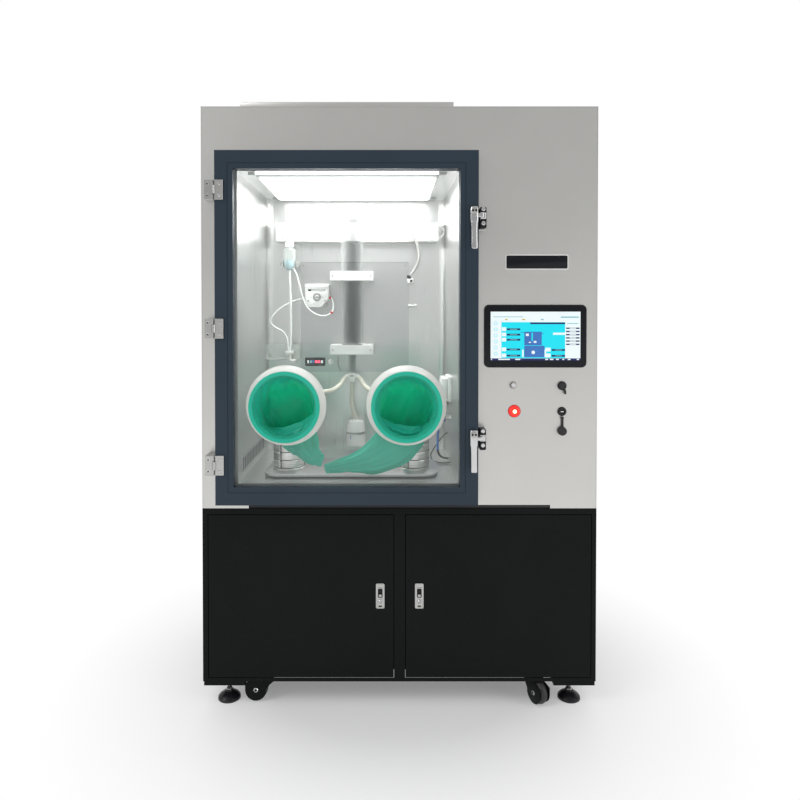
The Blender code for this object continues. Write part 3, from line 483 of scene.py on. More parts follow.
def tube_holder():
    """The clear holder on the rear wall, with the elbow that both thin tubes run to."""
    (x0, x1), (z0, z1) = HOLDER_X, HOLDER_Z
    y = FRONT + 0.452
    sheet = plate(rounded(x0 + 0.003, x1, z0, z1, 0.004), y, y + 0.004,
                  [circle(x0 + 0.02, z0 + 0.016, 0.007, 24)], 0.0005)
    shelf = block((x0 + 0.003, y + 0.0045, z0), (x1, WALL - 0.0005, z0 + 0.004), 0.0006)
    block_x = NEBULISER_AT.x
    clamp = block((block_x - 0.014, y - 0.024, z0 + 0.02), (block_x + 0.014, y - 0.0003, z0 + 0.034),
                  0.002)
    elbow = rod([(block_x, y - 0.012, z0 + 0.022), (block_x, y - 0.012, z0 + 0.004),
                 (block_x + 0.006, y - 0.012, z0 - 0.003), (block_x + 0.022, y - 0.012, z0 - 0.003)],
                0.0062)
    parts = [(sheet, "acrylic"), (shelf, "acrylic"), (clamp, "white"), (elbow, "white"),
             (screw((block_x + 0.01, y - 0.0242, z0 + 0.027), 0.0022), "chrome"),
             (screw((block_x - 0.01, y - 0.0242, z0 + 0.027), 0.0022), "chrome")]
    return piece("tube_holder", parts, "cabinet")


def hose_connector():
    """The oval manifold under the cylinder, with a bib and three spigots."""
    x, y, z = CONNECTOR_AT
    body = turned([(0, -0.006), (0.014, -0.006), (0.0175, -0.003), (0.0175, 0.004), (0.0145, 0.0075),
                   (0.008, 0.0075), (0.008, 0.012), (0, 0.012)], (x, y, z))
    bmesh.ops.scale(body, verts=body.verts, vec=(1.0, 0.75, 1.0), space=Matrix.Translation((-x, -y, -z)))
    bib = plate([(x - 0.013, z + 0.002), (x - 0.011, z - 0.012), (x, z - 0.021), (x + 0.011, z - 0.012),
                 (x + 0.013, z + 0.002)], y - 0.0135, y - 0.009, bevel=0.001)
    lens = turned([(0, 0.0015), (0.006, 0.001), (0.0075, 0.0), (0, 0.0)], (x, y - 0.0128, z + 0.001), OUT,
                  32)
    bmesh.ops.scale(lens, verts=lens.verts, vec=(1.3, 1.0, 0.6), space=Matrix.Translation((-x, -y, -z)))
    parts = [(body, "white"), (bib, "white"), (lens, "grey_hose")]
    for side in (-1, 1):
        parts.append((turned([(0, 0), (0.0088, 0), (0.0082, 0.004), (0.0092, 0.005), (0.0088, 0.013),
                              (0, 0.013)], (x + side * 0.011, y, z - 0.001), (side, -0.25, -0.2), 32),
                      "white"))
    return piece("hose_connector", parts, "cabinet")


def wall_elbow():
    """The white bulkhead elbow that the grey hose plugs into, and the tap under it."""
    x, y, z = ELBOW_AT
    body = block((x - 0.011, y - 0.012, z - 0.013), (x + 0.011, WALL - 0.0004, z + 0.006), 0.003, 3)
    collar = turned([(0, 0), (0.0085, 0), (0.0085, 0.006), (0.0068, 0.009), (0.0068, 0.014), (0, 0.014)],
                    (x - 0.003, y - 0.004, z + 0.004), (-0.25, -0.1, 1), 32)
    plug = turned([(0, 0), (0.0045, 0), (0.0045, 0.004), (0.003, 0.005), (0, 0.005)],
                  (x + 0.002, y - 0.0115, z - 0.004), OUT, 24)
    fitting_z = z - 0.095
    parts = [(body, "white"), (collar, "black"), (plug, "black")]
    for start, reach, radius in ((0.0, 0.01, 0.0055), (0.01, 0.022, 0.0038), (0.022, 0.032, 0.0062)):
        parts.append((turned([(0, start), (radius, start), (radius, reach - 0.001),
                              (radius - 0.001, reach), (0, reach)], (x - 0.008, y, fitting_z), (1, 0, 0),
                             32), "cast"))
    parts.append((turned([(0, 0), (0.004, 0), (0.004, 0.024), (0, 0.024)], (x + 0.01, y, fitting_z),
                         (0, 1, 0), 24), "cast"))
    return piece("wall_elbow", parts, "cabinet")


def red_collars(points):
    """The coloured stops that hold the pump's tubing in its head."""
    parts = []
    for at, facing in points:
        parts.append((turned([(0, -0.004), (0.004, -0.004), (0.0046, -0.002), (0.0046, 0.002),
                              (0.004, 0.004), (0, 0.004)], at, facing, 24), "red"))
    return piece("tube_stops", parts, "cabinet")


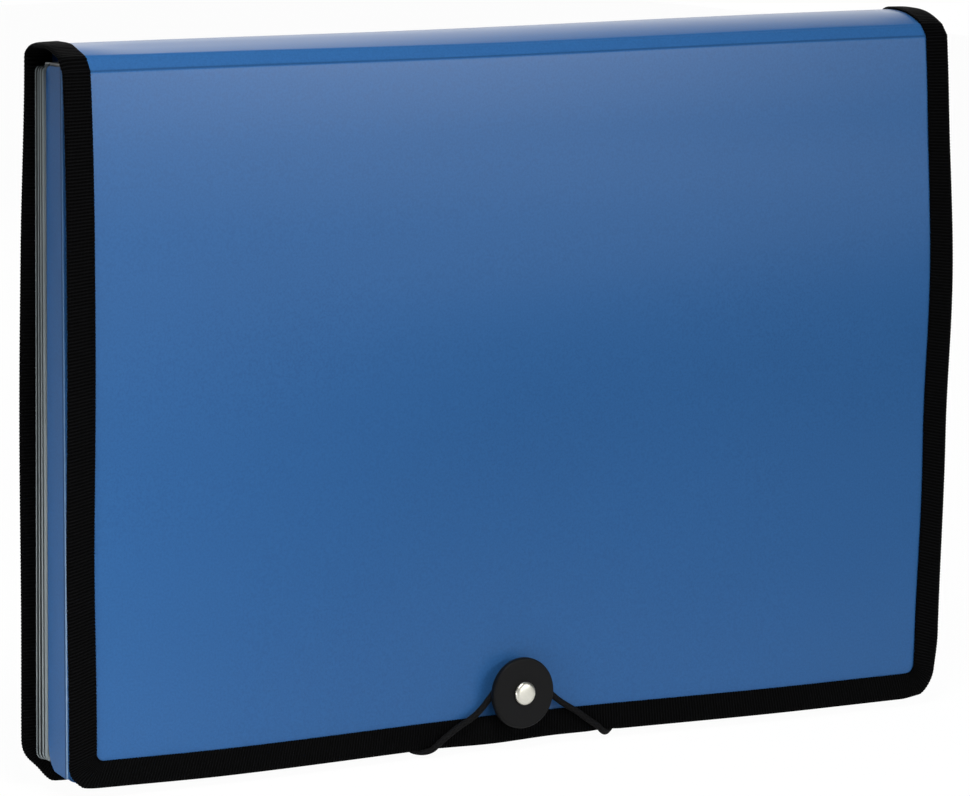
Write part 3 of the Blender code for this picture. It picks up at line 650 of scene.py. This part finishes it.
====
**What you should do:** Using the data above, repeat every line exactly.

**Task response:**
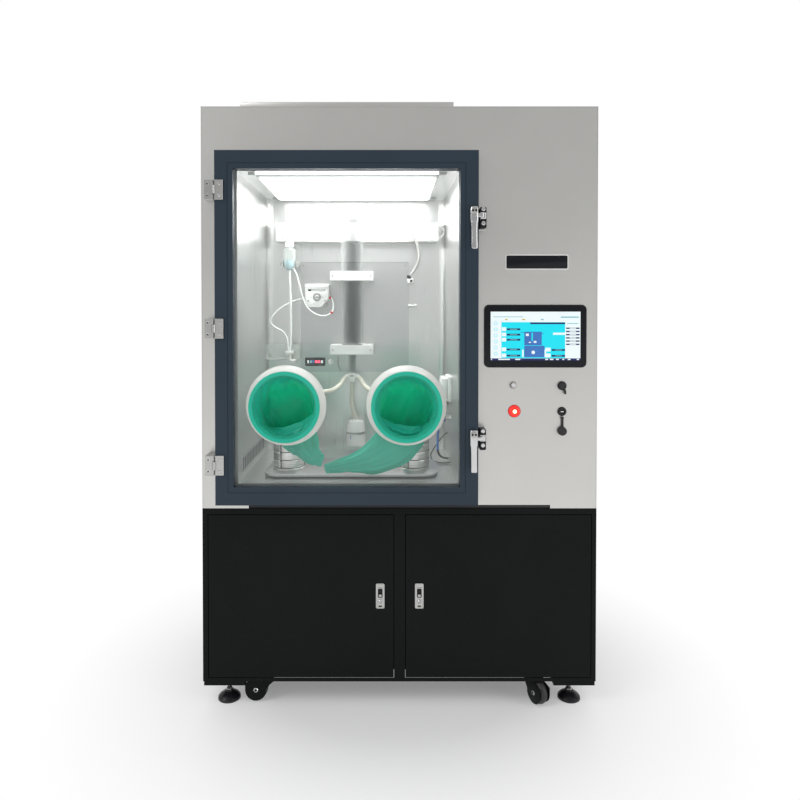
The Blender code for this object continues. Write part 3, from line 483 of scene.py on. More parts follow.
def tube_holder():
    """The clear holder on the rear wall, with the elbow that both thin tubes run to."""
    (x0, x1), (z0, z1) = HOLDER_X, HOLDER_Z
    y = FRONT + 0.452
    sheet = plate(rounded(x0 + 0.003, x1, z0, z1, 0.004), y, y + 0.004,
                  [circle(x0 + 0.02, z0 + 0.016, 0.007, 24)], 0.0005)
    shelf = block((x0 + 0.003, y + 0.0045, z0), (x1, WALL - 0.0005, z0 + 0.004), 0.0006)
    block_x = NEBULISER_AT.x
    clamp = block((block_x - 0.014, y - 0.024, z0 + 0.02), (block_x + 0.014, y - 0.0003, z0 + 0.034),
                  0.002)
    elbow = rod([(block_x, y - 0.012, z0 + 0.022), (block_x, y - 0.012, z0 + 0.004),
                 (block_x + 0.006, y - 0.012, z0 - 0.003), (block_x + 0.022, y - 0.012, z0 - 0.003)],
                0.0062)
    parts = [(sheet, "acrylic"), (shelf, "acrylic"), (clamp, "white"), (elbow, "white"),
             (screw((block_x + 0.01, y - 0.0242, z0 + 0.027), 0.0022), "chrome"),
             (screw((block_x - 0.01, y - 0.0242, z0 + 0.027), 0.0022), "chrome")]
    return piece("tube_holder", parts, "cabinet")


def hose_connector():
    """The oval manifold under the cylinder, with a bib and three spigots."""
    x, y, z = CONNECTOR_AT
    body = turned([(0, -0.006), (0.014, -0.006), (0.0175, -0.003), (0.0175, 0.004), (0.0145, 0.0075),
                   (0.008, 0.0075), (0.008, 0.012), (0, 0.012)], (x, y, z))
    bmesh.ops.scale(body, verts=body.verts, vec=(1.0, 0.75, 1.0), space=Matrix.Translation((-x, -y, -z)))
    bib = plate([(x - 0.013, z + 0.002), (x - 0.011, z - 0.012), (x, z - 0.021), (x + 0.011, z - 0.012),
                 (x + 0.013, z + 0.002)], y - 0.0135, y - 0.009, bevel=0.001)
    lens = turned([(0, 0.0015), (0.006, 0.001), (0.0075, 0.0), (0, 0.0)], (x, y - 0.0128, z + 0.001), OUT,
                  32)
    bmesh.ops.scale(lens, verts=lens.verts, vec=(1.3, 1.0, 0.6), space=Matrix.Translation((-x, -y, -z)))
    parts = [(body, "white"), (bib, "white"), (lens, "grey_hose")]
    for side in (-1, 1):
        parts.append((turned([(0, 0), (0.0088, 0), (0.0082, 0.004), (0.0092, 0.005), (0.0088, 0.013),
                              (0, 0.013)], (x + side * 0.011, y, z - 0.001), (side, -0.25, -0.2), 32),
                      "white"))
    return piece("hose_connector", parts, "cabinet")


def wall_elbow():
    """The white bulkhead elbow that the grey hose plugs into, and the tap under it."""
    x, y, z = ELBOW_AT
    body = block((x - 0.011, y - 0.012, z - 0.013), (x + 0.011, WALL - 0.0004, z + 0.006), 0.003, 3)
    collar = turned([(0, 0), (0.0085, 0), (0.0085, 0.006), (0.0068, 0.009), (0.0068, 0.014), (0, 0.014)],
                    (x - 0.003, y - 0.004, z + 0.004), (-0.25, -0.1, 1), 32)
    plug = turned([(0, 0), (0.0045, 0), (0.0045, 0.004), (0.003, 0.005), (0, 0.005)],
                  (x + 0.002, y - 0.0115, z - 0.004), OUT, 24)
    fitting_z = z - 0.095
    parts = [(body, "white"), (collar, "black"), (plug, "black")]
    for start, reach, radius in ((0.0, 0.01, 0.0055), (0.01, 0.022, 0.0038), (0.022, 0.032, 0.0062)):
        parts.append((turned([(0, start), (radius, start), (radius, reach - 0.001),
                              (radius - 0.001, reach), (0, reach)], (x - 0.008, y, fitting_z), (1, 0, 0),
                             32), "cast"))
    parts.append((turned([(0, 0), (0.004, 0), (0.004, 0.024), (0, 0.024)], (x + 0.01, y, fitting_z),
                         (0, 1, 0), 24), "cast"))
    return piece("wall_elbow", parts, "cabinet")


def red_collars(points):
    """The coloured stops that hold the pump's tubing in its head."""
    parts = []
    for at, facing in points:
        parts.append((turned([(0, -0.004), (0.004, -0.004), (0.0046, -0.002), (0.0046, 0.002),
                              (0.004, 0.004), (0, 0.004)], at, facing, 24), "red"))
    return piece("tube_stops", parts, "cabinet")


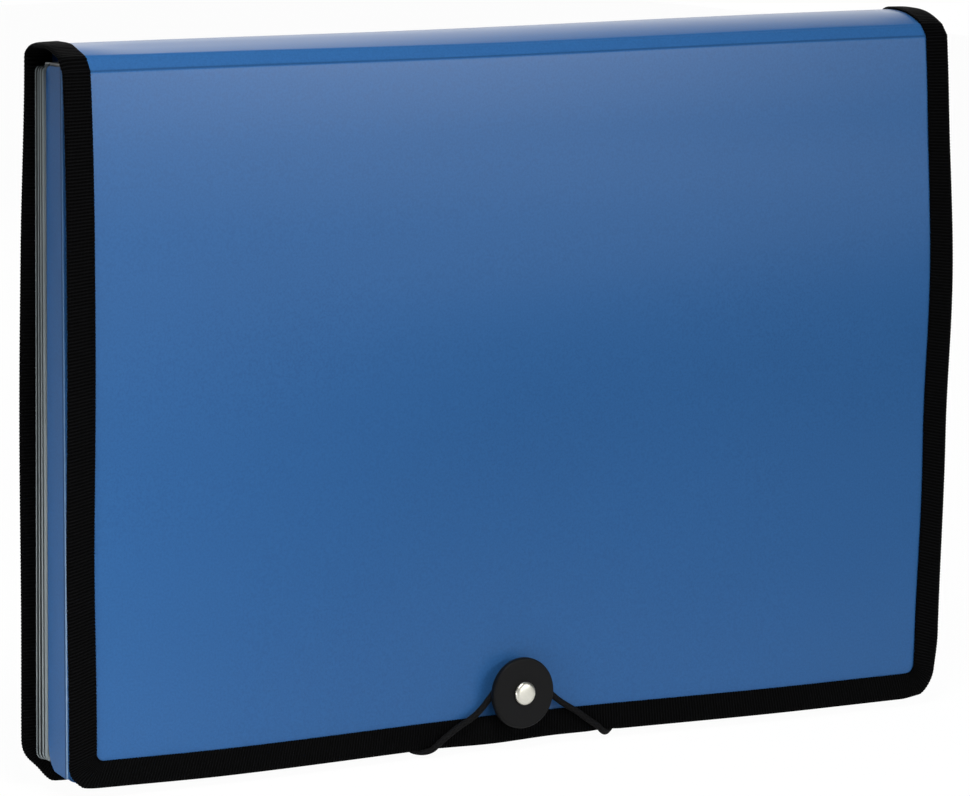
Write part 3 of the Blender code for this picture. It picks up at line 650 of scene.py. This part finishes it.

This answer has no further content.